Questions about the youth set-up

PUBLISHED: 14:38 02 February 2008 | UPDATED: 15:23 10 September 2010

YOU would imagine that as two 18-year-olds and two 19-years-old - supplemented by a 21-year-old - signed new loan deals at Norwich this week there was one man surveying the arrivals with particular interest: Ricky Martin.

YOU would imagine that as two 18-year-olds and two 19-years-old - supplemented by a 21-year-old - signed new loan deals at Norwich this week there was one man surveying the arrivals with particular interest: Ricky Martin.

The Man is not for one moment suggesting that Ricky has not been doing a decent job, but the arrival of five youngsters from other clubs must ask questions about the Norwich's current youth set-up.

Because, as painful as it may be for all of us to admit, how many of our young players were deemed good enough to fill the gaps that Glenn's squad cleansing has created?

A big, fat zero.
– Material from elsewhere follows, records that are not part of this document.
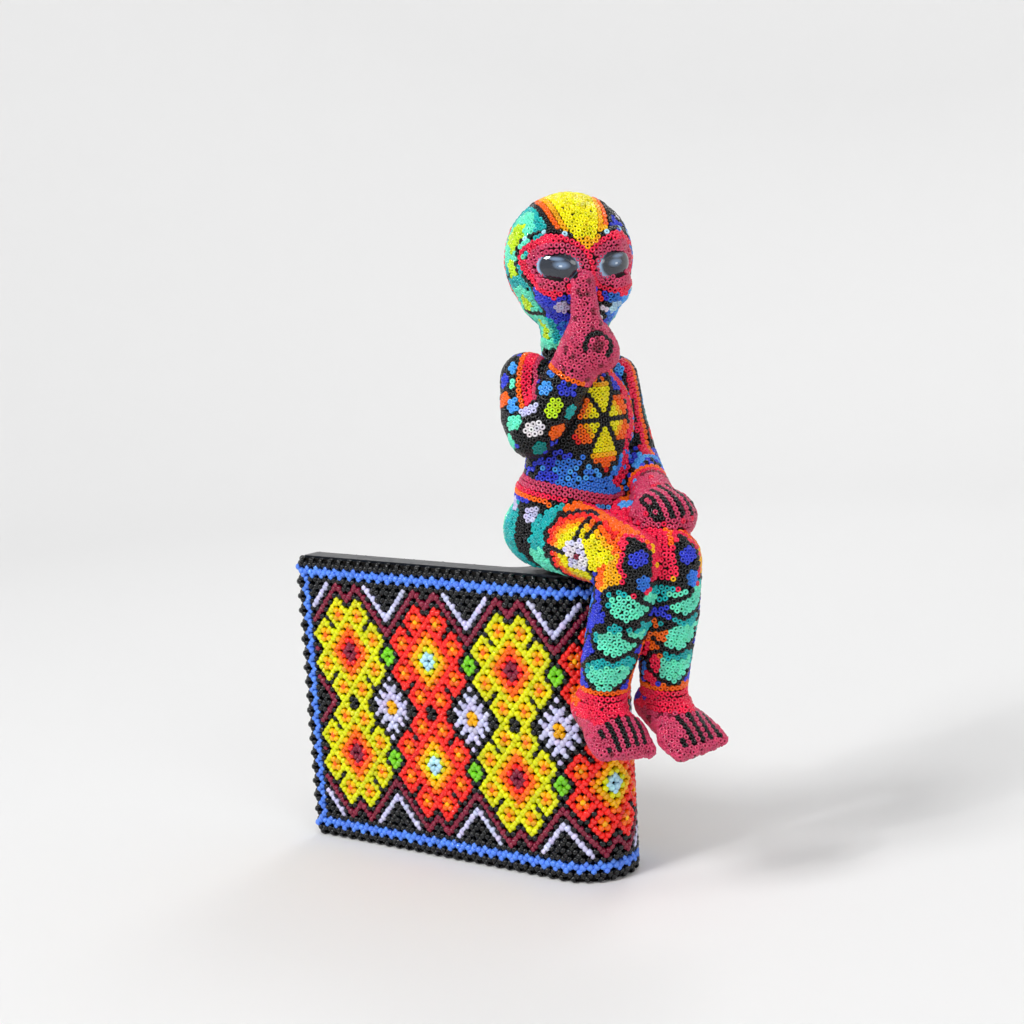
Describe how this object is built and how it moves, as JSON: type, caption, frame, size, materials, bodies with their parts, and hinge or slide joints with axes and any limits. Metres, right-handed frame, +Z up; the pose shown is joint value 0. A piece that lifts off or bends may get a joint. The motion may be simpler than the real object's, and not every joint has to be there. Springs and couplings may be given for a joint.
{
  "type": "huichol beaded figure",
  "caption": "Seated bead-covered folk-art figure with one finger raised to its face, on the rounded end of a thin upright stand wrapped in a netted bead panel of flower diamonds.",
  "frame": {"origin": "centre of the stand's round end, on the underside of the foot felt", "axes": "+Z up; +X along the stand towards its round end, where the figure sits; the flat beaded front faces -Y"},
  "size_m": [0.1631, 0.0692, 0.219],
  "materials": {
    "wood": "sanded",
    "peg": "sanded",
    "lacquer": "smooth dark lacquer over wax",
    "felt": "felt",
    "net": "glossy opaque glass seed beads",
    "rim": "glossy black glass seed beads",
    "skin_warm": "glossy opaque glass seed beads in wax",
    "skin_cool": "glossy opaque glass seed beads in wax",
    "skin_rose": "glossy opaque glass seed beads in wax",
    "eye": "glossy painted"
  },
  "bodies": {
    "root": {"stand_core": "wood", "stand_top_cover": "lacquer", "stand_foot_felt": "felt", "bead_net_panel": "net", "bead_net_top_rim": "rim", "bead_net_bottom_rim": "rim", "head_core": "wood", "head_beads": "skin_warm", "right_eye": "eye", "left_eye": "eye", "neck_peg": "peg", "torso_core": "wood", "torso_beads": "skin_warm", "seat_peg_right": "peg", "seat_peg_left": "peg", "right_arm_core": "wood", "right_upper_arm_beads": "skin_cool", "right_forearm_beads": "skin_cool", "right_hand_beads": "skin_rose", "right_leg_core": "wood", "right_thigh_beads": "skin_warm", "right_shin_beads": "skin_cool", "right_foot_beads": "skin_rose", "left_arm_core": "wood", "left_upper_arm_beads": "skin_cool", "left_forearm_beads": "skin_cool", "left_hand_beads": "skin_rose", "left_leg_core": "wood", "left_thigh_beads": "skin_warm", "left_shin_beads": "skin_cool", "left_foot_beads": "skin_rose"}
  },
  "joints": []
}
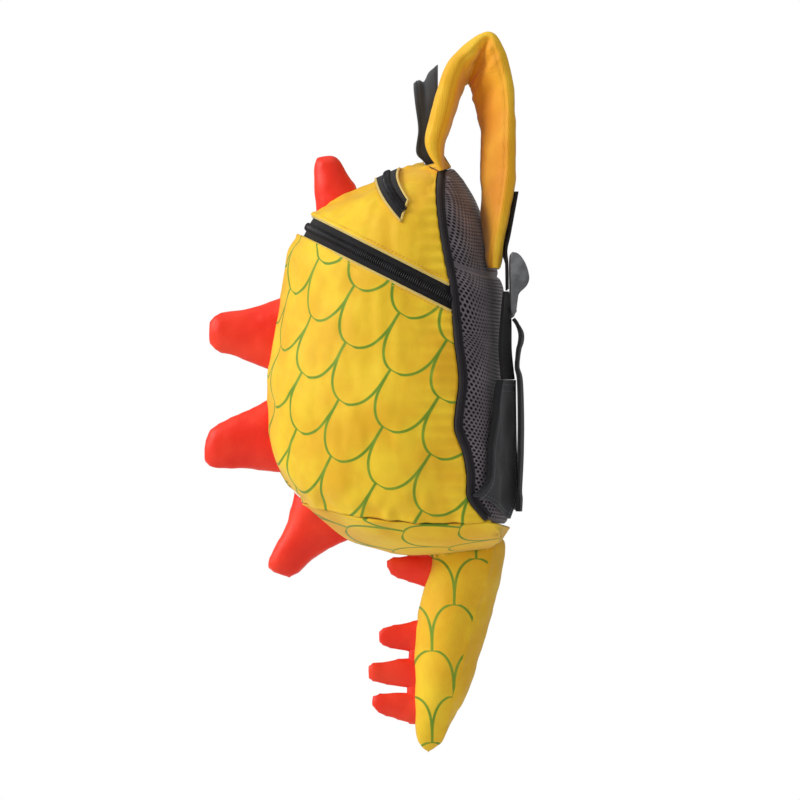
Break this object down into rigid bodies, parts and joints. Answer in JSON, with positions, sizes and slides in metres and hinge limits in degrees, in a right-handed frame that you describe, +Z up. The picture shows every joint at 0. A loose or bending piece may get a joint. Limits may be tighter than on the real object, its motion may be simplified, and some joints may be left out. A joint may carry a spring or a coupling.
{
  "type": "kids animal backpack",
  "caption": "Small rucksack shaped as a spiked reptile, with stuffed spikes, a stuffed tail, padded straps and a mesh back.",
  "frame": {"origin": "under the top of the shoulder straps, on the bag's centre plane, where the bag hangs", "axes": "+Z up, +Y from the spiked front towards the wearer's back, +X to the wearer's right"},
  "size_m": [0.2412, 0.2449, 0.5419],
  "materials": {
    "yellow_print": "woven polyester with a printed line pattern",
    "yellow_cloth": "plain woven polyester",
    "strap_yellow": "padded woven polyester",
    "orange_cloth": "stuffed smooth cloth",
    "spacer_mesh": "padded spacer mesh",
    "dark_binding": "narrow woven binding",
    "charcoal_webbing": "charcoal nylon",
    "black_webbing": "black woven webbing",
    "zip_black": "nylon coil zip",
    "buckle_grey": "moulded plastic"
  },
  "bodies": {
    "root": {"body_shell": "yellow_print", "base_panel": "yellow_print", "top_panel": "yellow_cloth", "back_pad_upper": "spacer_mesh", "back_pad_lower": "spacer_mesh", "seam_piping": "dark_binding", "main_zip_tape": "zip_black", "main_zip_coil": "zip_black", "main_zip_slider": "zip_black", "top_zip_tape": "zip_black", "top_zip_coil": "zip_black", "top_zip_slider": "zip_black", "spike_1": "orange_cloth", "spike_2": "orange_cloth", "spike_3": "orange_cloth", "spike_4": "orange_cloth", "tail": "yellow_print", "tail_spike": "orange_cloth", "tail_fin": "orange_cloth", "haul_loop": "charcoal_webbing", "shoulder_strap_right": "strap_yellow", "strap_webbing_right": "black_webbing", "ladder_lock_right": "buckle_grey", "lower_webbing_right": "black_webbing", "lower_tab_right": "charcoal_webbing", "webbing_tail_right": "black_webbing", "shoulder_strap_left": "strap_yellow", "strap_webbing_left": "black_webbing", "ladder_lock_left": "buckle_grey", "lower_webbing_left": "black_webbing", "lower_tab_left": "charcoal_webbing", "webbing_tail_left": "black_webbing"}
  },
  "joints": []
}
Zilch.

And that is a problem, especially for a club like Norwich.

Neil Warnock built Palace's revival on their youth team graduates - Roeder had no such luxury.

You would imagine that once Glenn completes the miracle and keeps us in this division, one of the first things he'll be doing is sitting down with Ricky and the other coaches to find out exactly what the plan is. Is there a plan?

There is no doubt the FA's ludicrous geography rules surrounding youth players have damaged us.

Again, it's painful to admit, but the likes of Eadie, Bellamy, and Green were not Norfolk boys.

We had to ship them in, something the FA won't let us do anymore.

It is also true that the absence of a proper reserve league inhibits our young players' development, which is a major problem.

However, despite these limitations, I see no reason why the club can't still have a productive youth system, one from which we should expect at least one player to be knocking on the first team door each season.

We might not have the South London estates to trawl for talent, but there should still enough out there for us, especially as we have a monopoly.

For The Man, the success of young players is as much a question of attitude as natural resources.

Chris Martin exploded on to the scene last year, and although his form dipped towards the end of the campaign, there is no doubt he is a good player.

He may not be blessed with pace, but he has a great touch, and that little bit of self-confidence that is required.

Yet this season he has gone backwards, just when he should be putting his foot on the gas and establishing himself as a first team contender. Why?

The Man, for one, felt a bit embarrassed after watching Ched's performance for us in the home game against Plymouth, soon after he joined.

He absolutely ran his nuts off. He chased every ball.

When you hear these young Arsenal players talk, they are bang on the money in terms of attitude, and they are a lot higher up the food chain. We need the same approach.

If Ipswich can keep churning out kids, then we must be able to replicate at least 50 per cent of their success.

It is a tough ask, but you just get the feeling that now we are relying on other youth teams to fill our squad gaps, we need to have a proper review of what we are doing in our own backyard.

FOOTBALL can be a cruel game.

Only a few weeks ago The Man heard Robert Green on Radio Five Dead talking about the benefits of playing for a massive (huge) club like West Ham.

He said turning out for a big team such as the Hammers (no major trophy in 28 years), meant you were taken seriously in the England squad.

Greeno said that as good a club that Norwich was, he would never have a real chance of breaking into the England team while remaining a yellow.

Just a shame he can't even get in the squad since his move isn't it...OTBC.

THE MAN does not want to indulge in too much more bashing of passionate Newcastle, as it is turning into a national past-time.

But golly gosh, don't they make it easy?

This week they appointed a "vice president" of player transfers.

A what? Dear oh dear.

It was also interesting to note that despite the return of King Kev, players were not falling over themselves to sign for the passionate Geordies during this transfer window.

Local lad Jonathan Woodgate - the one who looks like an ugly girl - even snubbed them in favour of a move to Spurs.

It strikes me that passionate Newcastle are the footballing equivalent of the 37-year-old blokes you get in nightclubs, trying to chat up women half their age.

They can't accept the fact that things have changed, life has moved on, and they haven't "got it" anymore.

It's all rather tragic, and I'd imagine Keegan will be gone within 18 months. Still, at least we have benefited from their idiocy and delusion.

THIS week Birmingham revealed they were giving a trial to a striker who has to be the most aptly named player of his generation: Carlos Costly.

Alex McLeish must have thought one of his mates was on a wind up when he got the Costly DVD through the post, but the Honduran hitman is indeed a real person.

And with more than £150 million spent in the transfer window, Mr Costly is costlier than ever.

The Man wonders what players are going to emerge next?

Are we going to get a Gheorghe Get-Out-Clause?

As for Glenn's work in the transfer window, The Man is more than satisfied, it is an effective means to an end.

Kieran Gibbs' switch from London Colney to Norwich Colney is of particular interest - especially if it could lead to the sort of long-term relationship between the clubs that got Birmingham promoted last season.